A couple of years ago we wrote about the European Day of Languages and what it was all about (read the article here) so I won’t repeat what has already been written. But as the 26th September approaches us once more, I thought it would be a good idea to revisit the idea behind the Council of Europe’s initiative from a slightly different angle.

 

What do languages mean to you? For me, knowing a language means I have a tool to open many cultural, professional and personal doors. With a foreign language securely (or perhaps even loosely) under my belt I can communicate with people from countries I may have been ignorant to before.

 

Before a recent trip travelling throughout Latin America I ramped up my Spanish learning, attending classes, talking with conversation partners and listening to music (there’s nothing quite like a Latin beat to get your hips, and lips, moving!). Having some vocabulary and knowledge of Spanish helped me immensely.

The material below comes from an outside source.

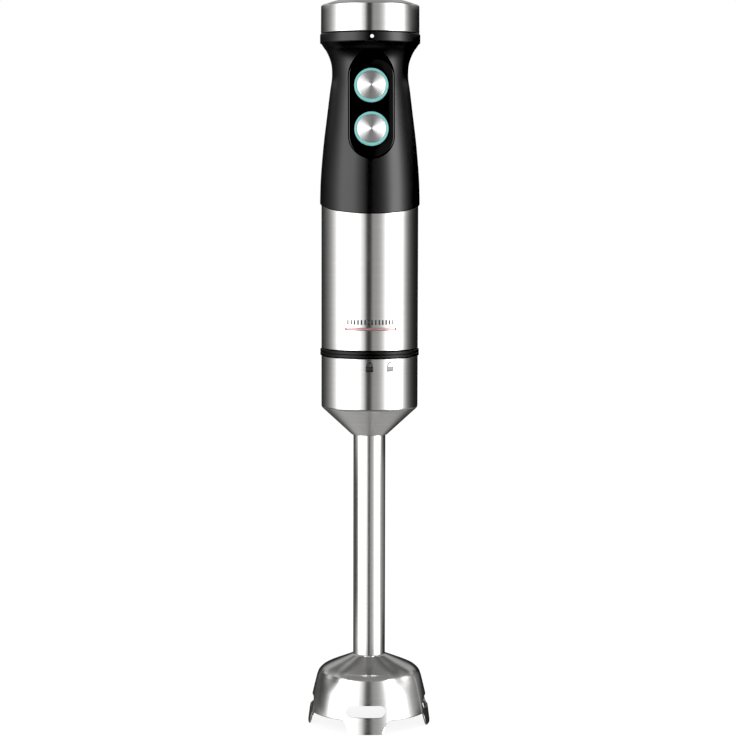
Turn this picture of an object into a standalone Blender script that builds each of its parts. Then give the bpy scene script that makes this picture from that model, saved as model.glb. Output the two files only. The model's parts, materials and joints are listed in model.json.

And not just on a daily, practical ‘can I have a pint of beer’ level, but in understanding the communities I was living in- albeit temporarily- and to scratch a little more under the surface to what that country was about.

 

According to the EDL website at least half of the world’s population is bilingual or plurilingual, and that is certainly the case within the translation community and many European countries. However, in the UK and Ireland, sadly 60% and 61% respectively of the population are least likely to speak another language (Italy – 62% and Hungary- 65% are worse culprits). The European Day of Languages is a great way to encourage people to reduce this statistic and to foray into the world of language learning.

 

The value of language learning is immense, and the Council of Europe’s Day should not just be thought about only once a year. Not only does knowing a language help us to experience life in a more fulfilling way, it can also help us on a professional, personal and physical level (studies of the brain have shown a lower risk of dementia in language learners).

 

Languages are fascinating, living and breathing beasts. They’re constantly changing, evolving and reflecting the culture and times of the society in which they are used. The intricacies of idiom, vocabulary and such like never cease to amaze me. Most languages have unique words that can’t be directly translated, how about the English ‘higgledy-piggledy’? Or the German ‘Schadenfreude’? It’s these kind of idiosyncrasies that keep me interested.

 

With 23 officially recognised languages in the European Union and more than 60 regional and minority languages, which one will you learn next to help the Council’s plurilingual Europe goal to be achieved?

 

To help you on your way, here is a short language quiz. Do share your answers with us!

 

 

  1. Name two Romance and two Slavic languages.

 

  1. In which country is Cymraeg spoken?

 

  1. What are the two varieties of Modern Norwegian?

 

  1. What are the official languages of Luxembourg?

 

  1. Which language family does Estonian belong to?